Wednesday, May 14, 2014

WHAT A PLEASANT MORNING



Bounty Hunter 6 is back in town from Alaska and wanted me to go hunt chizzlers with him.  I agreed to go but with the condition we came home early as I had lots of work to do.  {I am actually trying to make a living here you know.  Besides, with the price and scarcity of .22 l.r. ammo -- it is harder to make ends meet.}  We left Santa Clara at 8 a.m. on May 8th.  We drove to one of the farms plagued with vermin and set up our battle station.  We started to shoot as soon as we got out of the truck.  We seemed to be surrounded by mostly teenager and baby chizzlers.  There were a few big old "herd bulls" taken out during the battle.

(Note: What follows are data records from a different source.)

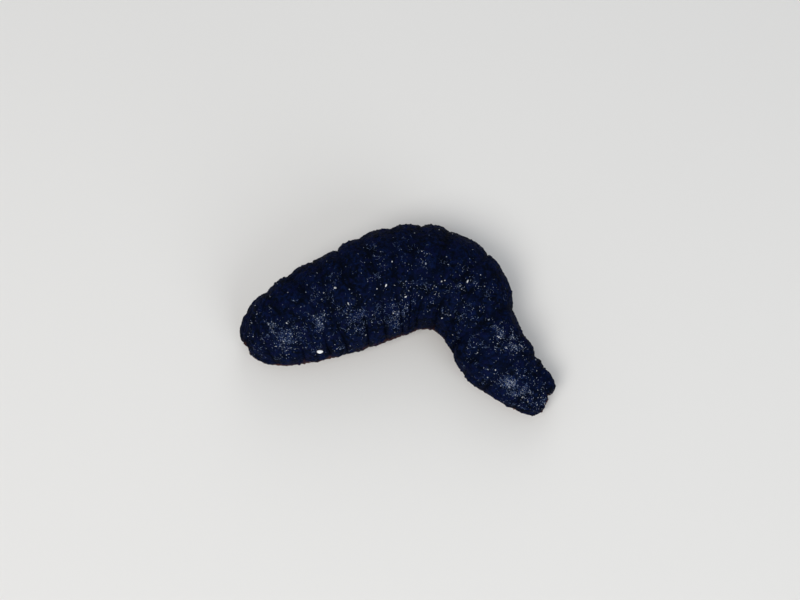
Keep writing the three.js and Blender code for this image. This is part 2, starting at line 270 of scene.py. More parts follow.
# The studio, in metres, and the camera, which looks along +Y and down.
FLOOR = (0.72, 0.71, 0.69)
FLOOR_EDGE = 3.0  # from the middle to each side
SKY = (0.92, 0.95, 1.0)
SKY_STRENGTH = 0.45
LAMPS = {
    "key": {"place_m": (-1.2, -1.7, 2.4), "size": 1.6, "watts": 60, "colour": (1.0, 0.98, 0.95)},
    "fill": {"place_m": (1.3, -1.9, 1.1), "size": 1.8, "watts": 26, "colour": (0.92, 0.96, 1.0)},
    "back": {"place_m": (0.4, 2.4, 1.6), "size": 1.8, "watts": 12, "colour": (0.95, 0.97, 1.0)},
}
LIGHT_TARGET = (0, 0, 0.02)
CAMERA = {"elevation": 65, "lens": 38, "distance": 0.597, "aim": (0.0031, 0.0226, 0)}


def smooth_step(x, low=0.0, high=1.0):
    t = np.clip((x - low) / (high - low), 0, 1)
    return t * t * (3 - 2 * t)


def lerp(a, b, t):
    return a + (b - a) * t


def unit(v):
    return v / np.maximum(np.linalg.norm(v, axis=-1, keepdims=True), 1e-9)


def heading(s):
    turned = sum(turn * smooth_step((s - middle) / span + 0.5) for middle, span, turn in BENDS)
    return np.radians(FRONT_HEADING + turned)


def followed_line():
    """The stations and places of the body's line, in short steps from its front tip."""
    stations = np.arange(0, BODY_LENGTH + LINE_STEP, LINE_STEP)
    h = heading(stations[:-1] + LINE_STEP / 2)
    steps = np.stack([np.cos(h), np.sin(h)], axis=1) * LINE_STEP
    return stations, np.concatenate([[FRONT_TIP], FRONT_TIP + np.cumsum(steps, axis=0)])


LINE = followed_line()


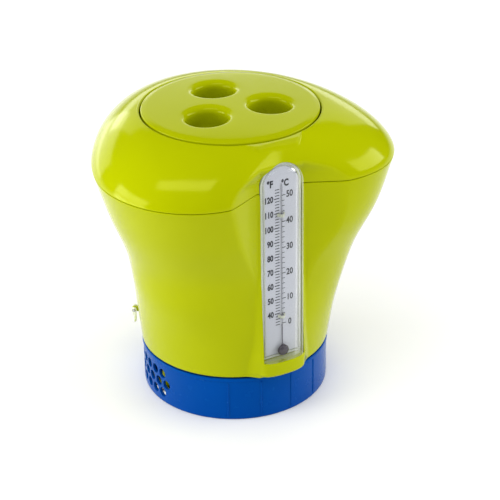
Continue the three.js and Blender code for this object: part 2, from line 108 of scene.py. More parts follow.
# The spine's foot: its flanks go from half width and front to a root BELL_ROOT from the axis.
# Each level has (height, half width, front, half width at the root), up to 2 mm less than in the CAD.
BELL_ROOT = 53
BELL = [(CHIN_Z, 12.4, 65.6, 23.7), (43, 14.6, 65, 23.4), (98, 14.6, 62, 18.4)]
POCKET_FLOOR = 57.1
POCKET_BACK = 54.4
POCKET_HALF = 14.2
POCKET_Z = (43, 175.2)
COVER_FRONT = 68
LID_R = 54.6
LID_TOP_Z = 191
LID_UNDER_Z = 184.6
WELL_R = 12.6
WELL_CIRCLE = 24
WELL_FLOOR = 173.6
WELL_SIDES = 72
WELL_ANGLES = [LOBE_ANGLE + 2 + 120 * i for i in range(3)]
SCREW_CIRCLE = 48.4
SCREW_ANGLES = (30, 150, 270)
TUBE_R = (40, 42)
TUBE_Z = (4, 172)
WINDOW_Z = (6, 25)
WINDOW_SPAN = 50
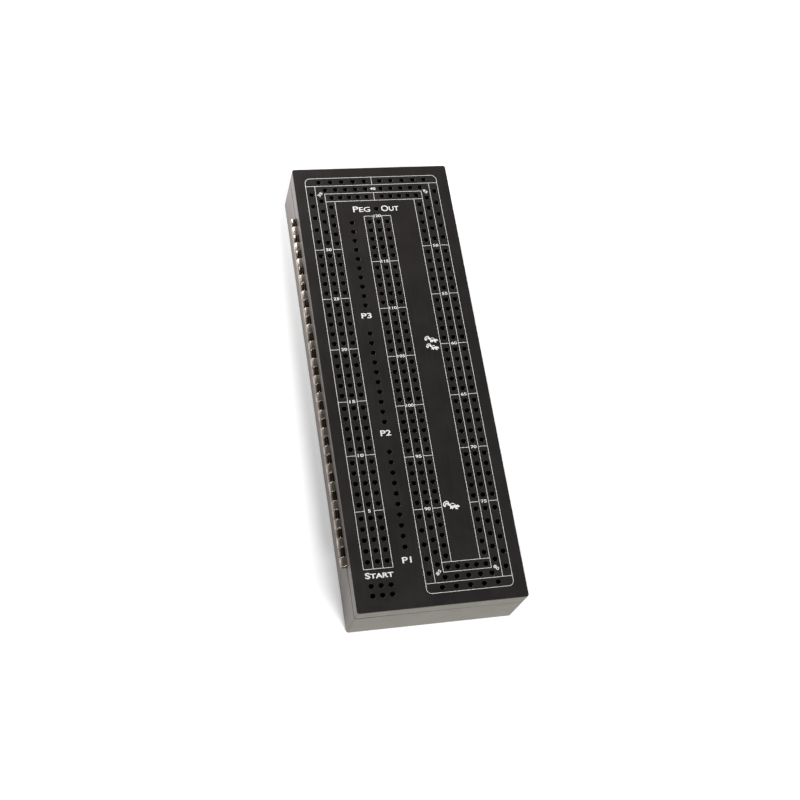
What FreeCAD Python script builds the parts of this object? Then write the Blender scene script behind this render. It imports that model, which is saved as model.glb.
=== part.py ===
import FreeCAD, Part
import math
import os

# Cribbage board box: a long, low wooden box whose thick drilled lid is the playing board.
# The lid turns on a piano hinge let into the seam along one long side. The base holds two
# decks of cards and a block for the nine pegs.
#
# Frame, in millimetres: the origin is the middle of the underside, +Z is up, Y runs along
# the box from the start holes to the peg-out end, and the hinge is on the -X side.

# ---------------------------------------------------------------- whole box
BOX_LENGTH = 300.0
BOX_WIDTH = 104.0
BOX_HEIGHT = 42.0
BOARD_THICKNESS = 11.0        # from the seam to the playing face
CORNER_RADIUS = 1.6           # upright corners, broken with sandpaper before lacquering
EDGE_EASE = 0.6               # flat broken along the edges of the playing face and the underside
SEAM_GAP_HINGE = 0.9          # the hinge holds that edge of the board off the rim
SEAM_GAP_FREE = 0.3           # the free edge closes almost down to the rim

# ---------------------------------------------------------------- base
WALL = 10.0
FLOOR_THICKNESS = 4.0
FLOOR_SEAT = 5.0              # how far the floor panel laps into the walls
DIVIDER = 5.0
DIVIDER_DROP = 1.0            # the dividers stop this far under the rim
CARD_WELL_LENGTH = 95.0       # room for an 89 mm deck and fingertips
PEG_BLOCK_HEIGHT = 13.0
FELT = 1.0

# ---------------------------------------------------------------- playing face
LANE_PITCH = 5.92             # between the three players' lanes
COLUMN_INSET = 16.5           # long side to the middle lane of an outer column
TOP_ROW_INSET = 16.2          # peg-out end to the middle lane of the top row
BOTTOM_ROW_INSET = 16.75      # start end to the middle lane of the bottom row
GROUP_HOLE_COUNT = 5
ROW_PITCH = 6.74              # hole to hole along the outer columns
GROUP_GAP = 8.6               # last hole of a group to the first of the next
FIRST_ROW_INSET = 30.2        # start end to hole 1
LEFT_GROUP_COUNT = 6          # even groups up the first column, holes 1 to 30
HOME_ROW_PITCH = 6.32         # hole to hole along the home column
HOME_GROUP_COUNT = 6          # even groups up the home column, holes 91 to 120
HOME_BOUNDARY_INSET = 59.75   # start end to the line under hole 91
CORNER_CLEAR = 9.2            # corner to the nearest hole of a column, outer lane
CORNER_CLEAR_STEP = 1.05      # each lane further in comes this much closer
TOP_GROUP_LEAD = 4.4          # line 30 to hole 31, inner lane
TOP_GROUP_LEAD_STEP = 0.85    # each lane further out starts this much later
TOP_ROW_CLEAR = 5.9           # corner to the nearest hole of the top row, outer lane
TOP_ROW_CLEAR_STEP = 2.4
TOP_ROW_MIDDLE_CLEAR = 5.2    # line 40 to the holes either side of it
BOTTOM_ROW_CLEAR = 6.5        # the same for the bottom row
BOTTOM_ROW_CLEAR_STEP = 3.2
PEG_OUT_INSET = 31.5          # peg-out end to the peg-out hole
START_INSET = 9.8             # start end to the first pair of start holes
START_PITCH = 5.8
START_ROW_COUNT = 2
GAME_COLUMN_X = -17.7         # the three rows of ten holes that count games won
GAME_FIRST_INSET = 37.5
GAME_HOLE_COUNT = 10
GAME_PITCH = 6.72
GAME_PERIOD = 80.3            # one player's ten holes to the next player's
PLAYER_COUNT = 3

PEG_HOLE_DIAMETER = 3.2
PEG_HOLE_DEPTH = 7.0
PEG_HOLE_SIDES = 6            # the many small holes, and the pegs, are drawn with flats
PEG_OUT_HOLE_DEPTH = 8.0      # the one hole that is drilled round and a little deeper

# ---------------------------------------------------------------- pegs and their block
PEG_HEADROOM = 1.5            # peg tops to the height of the seam
PEG_SHAFT_RADIUS = 1.4
PEG_HEAD_RADIUS = 2.0
PEG_HEAD_LENGTH = 9.0
PEG_FOOTING = 2.0             # wood left under a stored peg
PEG_STORE_PITCH = 10.0

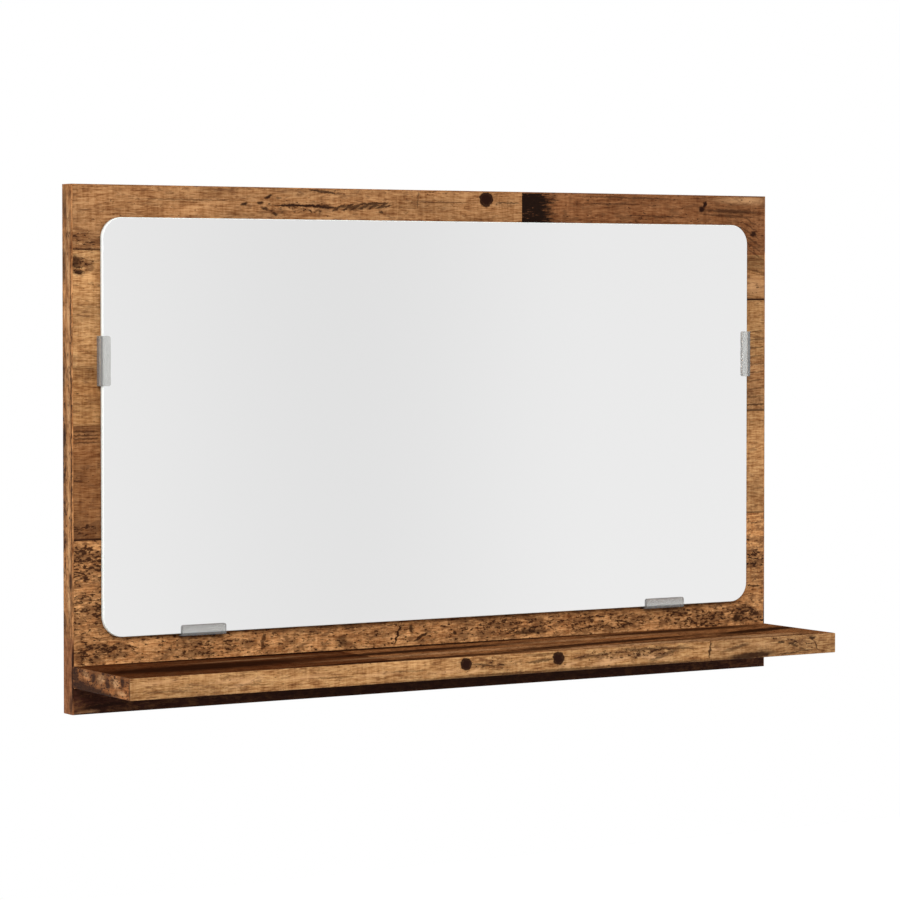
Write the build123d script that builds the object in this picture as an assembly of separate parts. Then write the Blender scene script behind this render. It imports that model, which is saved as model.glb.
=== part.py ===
from build123d import *
import os

# Wall-hung bathroom mirror: a decor-faced board with a shelf along its foot, and a
# rounded pane of mirror glass that drops into four clear clips from above.
#
# Millimetres. The origin is the centre of the board's back face, on the wall.
# +X is to the viewer's right, +Y goes into the wall and +Z is up, so the front of
# the board is at -Y.

# Board and shelf
PANEL_WIDTH = 600.0  # width of the back panel and of the shelf
PANEL_HEIGHT = 370.0
BOARD_THICKNESS = 15.0  # both boards are cut from the same sheet
SHELF_DEPTH = 90.0  # from the front of the panel to the front of the shelf
SHELF_ABOVE_FOOT = 19.0  # underside of the shelf above the panel's lower edge
BAND_THICKNESS = 1.0  # edge banding glued round the boards
EDGE_RADIUS = 0.6  # milled along every banded edge

# Mirror pane
PANE_SIDE_MARGIN = 21.5  # panel left showing beside the pane
PANE_TOP_MARGIN = 23.0
PANE_ABOVE_SHELF = 19.2
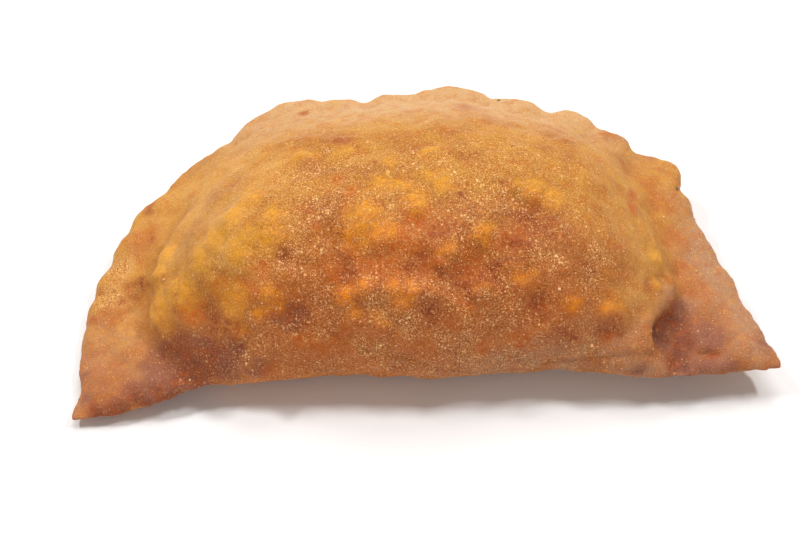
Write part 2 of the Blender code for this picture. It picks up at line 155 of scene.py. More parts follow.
# Folds of the dough: the places each runs through, how broad it is and how far it stands out. Those
# that stand out by less than nothing are creases.
FOLDS = (
    (
        ((66, -18, 19), (64.5, -24, 19.5), (61, -29, 21), (58.5, -33, 21), (58, -36, 20), (59, -39, 18)),
        2.2,
        0.6,
    ),
    (((66, -23.5, 18), (65, -26, 17)), 2.2, 0.8),
    (((64, -29, 15.5), (62.5, -31, 14.5), (62, -33, 14), (63.5, -35, 13.5)), 2.8, -1.1),
    (((64.5, -29.5, 14), (65.5, -33, 14), (65, -36, 13)), 1.8, 0.6),
    (((68, -23, 15), (69, -27.5, 13.5), (69, -33, 13), (68, -37.5, 12), (67.5, -41.5, 11)), 2.6, -1.0),
    (((-44, -31, 36), (-44, -34, 33), (-44, -36, 29), (-44, -39, 26)), 1.8, 0.7),
    (((-47.5, -43, 18), (-46, -44, 16), (-44, -44.5, 15)), 2.2, 1.0),
    (((-50, -44.5, 15), (-49, -45, 14)), 1.6, -0.8),
    (((73, -37, 12.5), (75.5, -37, 12.5), (77.5, -37.5, 13)), 0.9, -0.9),
    (((82, -35, 14), (84, -34, 14), (86, -35, 13)), 1.2, 0.5),
    (((88, -33.5, 12.5), (89, -34.5, 12.5), (90.5, -35.5, 12)), 0.8, 0.5),
    (((-84, -12, 8), (-82, -11, 8)), 1.2, -0.6),
    (((-24, -40, 26), (-20, -42, 23), (-14, -43, 22), (-5, -43, 20), (3, -44, 16)), 1.2, -0.5),
    (((7, -37, 35), (9, -39, 31), (11, -41, 26), (12, -43, 20)), 1.8, 0.5),
    (((-71, -12, 20), (-74, -17, 17), (-75.5, -22, 12), (-73, -27, 13), (-70, -32, 14)), 2.0, 0.5),
    (((26, -42, 14), (40, -42, 13), (51, -42, 15), (59, -42, 14)), 1.6, 0.5),
    (((31, -41, 15), (43, -41, 15.5), (52, -41, 17), (59, -40, 17)), 1.1, -0.6),
)

# The tones that are lists of patches, and how steeply a patch ends.
TONES = {
    "amber": AMBER,
    "russet": RUSSET,
    "brown_and_shade": BROWN_AND_SHADE,
    "pocket_shade": POCKET_SHADE,
    "salmon": SALMON,
    "blush": BLUSH,
    "olive": OLIVE,
    "toasted": TOASTED_AND_SHADE,
    "sandy": SANDY,
    "shade": SHADE,
}
PATCH_POWER = 3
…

I was loading and shooting as fast as I could and still maintain accuracy.  We delivered lethal doses of lead to the varmints for 2+ hours.  I fired about 170 rounds.  The wind came up slightly and the area where we were was "shot out" so we packed up and started for home.  It was amazing.  While we were shooting I could hear the telltale "plop" sound from Bounty Hunter 6's .17 HMR as he connected over and over and over again with chizzlers.  Occasionally he would snicker loudly and I could hear it through my ear plugs.  I admit I too was snickering as I laid waste to tribes of chizzlers.  I even got to shoot some cannibal chizzlers.  When they started munching on their recently shot dead cousins I shot the cannibals as well.  The best bait to draw out the adolescent chizzlers is a dead chizzler.  The two dead chizzlers is even better bait for more chizzler targets to show themselves.

I had a dream I was taken hostage by some renegade chizzlers and was forced to fabricate a proto-type nuclear powered super revenge chizzler robot.  I was tortured and finally forced to make the mechanical beast for them.It was made of the only metal available in the chizzler domain, empty brass.  I have a picture below the dream seemed so real  ???


I need to quote my friend from Soda Springs, Idaho.  He and I used to hunt rockchucks lots.  We hunted so much we got in deep trouble with our wives year after year for never being home in the spring when the rockchuck season started up as the snow melted. We hunted with centerfire varmint rifles out on lava flows between farmers fields in the potato state.  It was great fun.  He said, "This is really fun but wouldn't be half as much fun if they shot back."